Chinese food is a natural for kosher, Waldoks said, because it's void of dairy products. Waldoks regularly orders takeout from Taam China's Newton location, so he is familiar with the menu when he sits down to dinner at its Brookline site. "Being Chinese kosher is kind of easy," he says, "because you don't have to put pork on the menu."

Indeed, you won't find pork or shrimp fried rice, but you will find veal boneless spare ribs. Waldoks orders an eggroll. "Tasty, but a little dry," and the house special soup: bits of chicken, beef, and veal in a lightly spiced broth. "Very good."

As in Rubin's, Waldoks is greeted by one acquaintance, then another. "There are so few kosher places, you tend to know everyone," he explained.

His Hunan special half & half consists of shredded beef in Peking sauce and shredded chicken in garlic among fresh broccoli, zucchini, and snow peas. The beef has a nice kick and the chicken is pleasingly tender, the vegetables very fresh. There was talk of making broccoli nonkosher, he says, but that may have merely been the wish of children who don't like to eat it.

Ruth's Kitchen in Brookline blends into its menu some Korean favorites, such as chop chae - mung bean noodles that resemble gummy worms but taste much better. Ruth Kagan, 74, a native of North Korea, is selling her business to Edna Bension, 46, who promises to add some flavor from her native Persia.

Kagan offers a dish of hot and fresh wontons. "My wontons are strictly Korean," she tells Waldoks, who samples the doughy delicacy. "That's a hell of a wonton," he tells her.

Just down the street, the food at Rami's is so good, people travel from Cape Cod for a falafel plate with hummus. Rami's is operated by Chaim Cohen, 22, whose father, Rami, opened the Harvard Street storefront before opening the Sababa Grill, a kosher restaurant in Las Vegas. Both menus boast the family's Israeli heritage.

"People don't care that it's kosher," said Waldoks, exchanging pleasantries in Hebrew with Cohen and other guests. "They come here because it's very good."

The homemade hummus, he says, is smooth and nutty and makes an excellent sandwich with the accompanying pita bread and deep-fried falafel balls.

He selects a bottle of Malty, a strong syrupy beverage with a hint of black licorice, to go with the Ultimate PuPu Platter, an assortment of kebabs, falafel, grilled chicken, homemade hummus, and crisp salad.

"A lot of families come here because the kids can have hot dogs and fries and it's reasonably priced," said Waldoks. Strict Orthodox families tend to be large so eating out is expensive, he said, adding that kosher restaurants cannot rely on these families to support them.

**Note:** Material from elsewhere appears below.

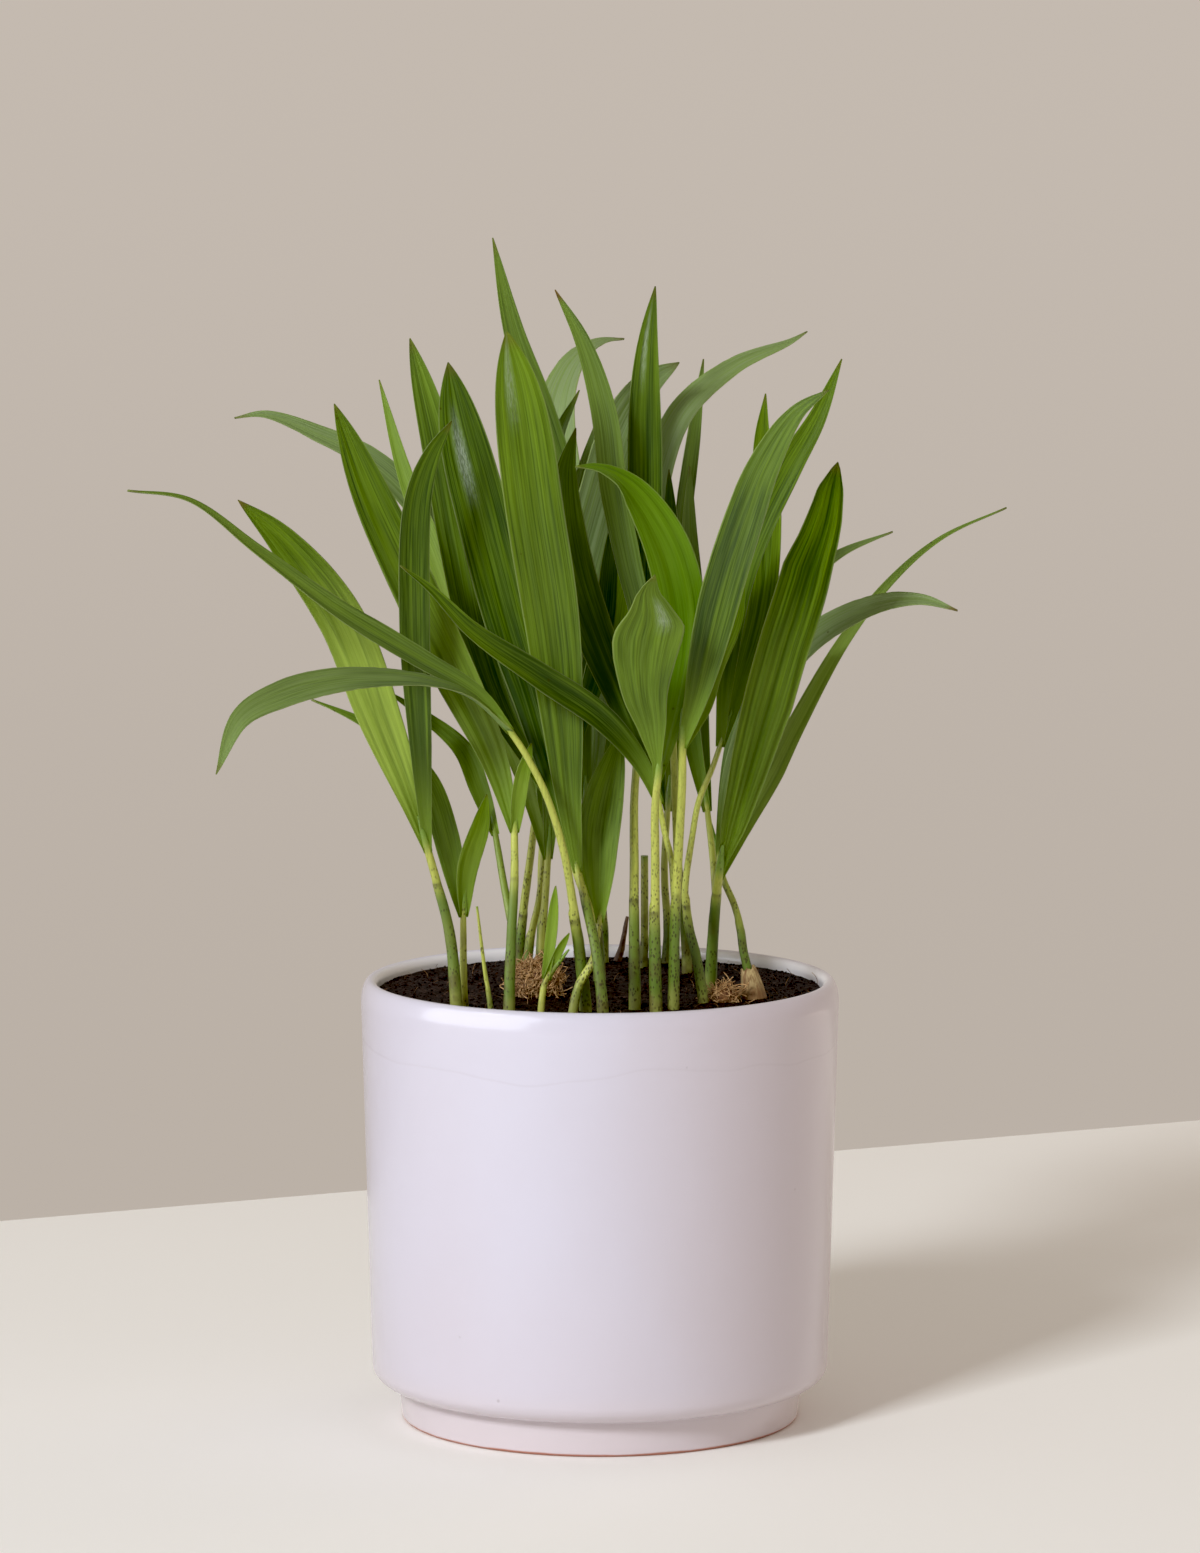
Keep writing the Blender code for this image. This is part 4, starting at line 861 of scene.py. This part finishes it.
def stalk_finish():
    """Yellow-green stalk over a darker, rougher sheath with brown specks."""
    net, place = new_finish("areca stalk")
    height, share = place.part("Z"), net.mark("along")
    streaks = place.stretched(1400.0, 1400.0, 70.0).noise(1.0, 3.0, 0.6)
    cloud = place.noise(130.0)
    past_lip = net.mark("sheath_end") - share
    sheathed = past_lip.rise(-0.05, 0.1)
    colour = net.mixed(streaks.rise(0.25, 0.75, 0.0, 0.4), STALK_YELLOW, SHEATH_OLIVE)
    green = net.mixed(streaks.rise(0.3, 0.7, 0.0, 0.5), SHEATH_GREEN, SHEATH_OLIVE)
    green = net.mixed(place.noise(55.0, 1.0).rise(0.4, 0.65, 0.0, 0.6), green, SHEATH_OLIVE)
    colour = net.mixed(sheathed * 0.92, colour, green)
    colour = net.mixed(net.mark("green") * 0.85, colour, SHEATH_GREEN)
    colour = net.mixed(share.rise(0.93, 1.03), colour, NECK_GREEN)
    foot = (height + (cloud - 0.5) * 0.012).rise(0.136, 0.127)
    colour = net.mixed(foot * 0.4, colour, STALK_FOOT)
    stain = height.rise(0.16, 0.13) * place.noise(170.0, 3.0, 0.6).rise(0.48, 0.64)
    colour = net.mixed(stain * 0.6, colour, SHEATH_STAIN)
    lip = past_lip.rise(-0.012, 0.0) * past_lip.rise(0.03, 0.0)
    colour = net.mixed(lip * cloud.rise(0.4, 0.6, 0.0, 0.6), colour, STALK_SPECK)
    many = place.noise(260.0, 1.0) + net.mark("specks") * 0.3
    speck = place.stretched(1.0, 1.0, 0.6).cells(1300.0).rise(0.4, 0.28) * many.rise(0.57, 0.68)
    speck = speck * height.rise(0.2, 0.14, 0.15, 1.0)
    colour = net.mixed(speck * 0.75, colour, STALK_SPECK)
    return finished(net, colour, streaks * 0.2 + sheathed * 0.12 + 0.3, streaks + speck * 0.8, 0.45, 0.00012)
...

Marc and Beth Epstein, owners of Milk Street Café, uncovered a niche market while abiding by kosher law. They operate in Boston's Financial District, which shuts down every Friday afternoon.

The Epsteins opened a tiny dairy kosher restaurant on Milk Street 26 years ago, which has since expanded to 2,400 square feet with a kiosk, and - in season, hot dog stands - in Post Office Square. Though the restaurant is kosher, the word "kosher" is nowhere to be seen.

"We compete in the real world, not the kosher world," said Marc Epstein, adding that 95 percent of his customers do not keep kosher.

The Epsteins join Waldoks as he enjoys tangy tomato-spinach-feta soup in the Milk Street dining room. They laugh at his joke: "A Jewish waiter walks up to his customers in a kosher restaurant and asks, 'Is anything all right?' "

While Waldoks can joke about his ethnicity, he is serious about his food. "The kosher business is booming," he said. "One reason is [that] having the food supervised is becoming more important as we begin to mistrust the food industry. And there's the possibility that kosher is better for you."

He pauses. "Then again, potato chips may be kosher, but they're still potato chips."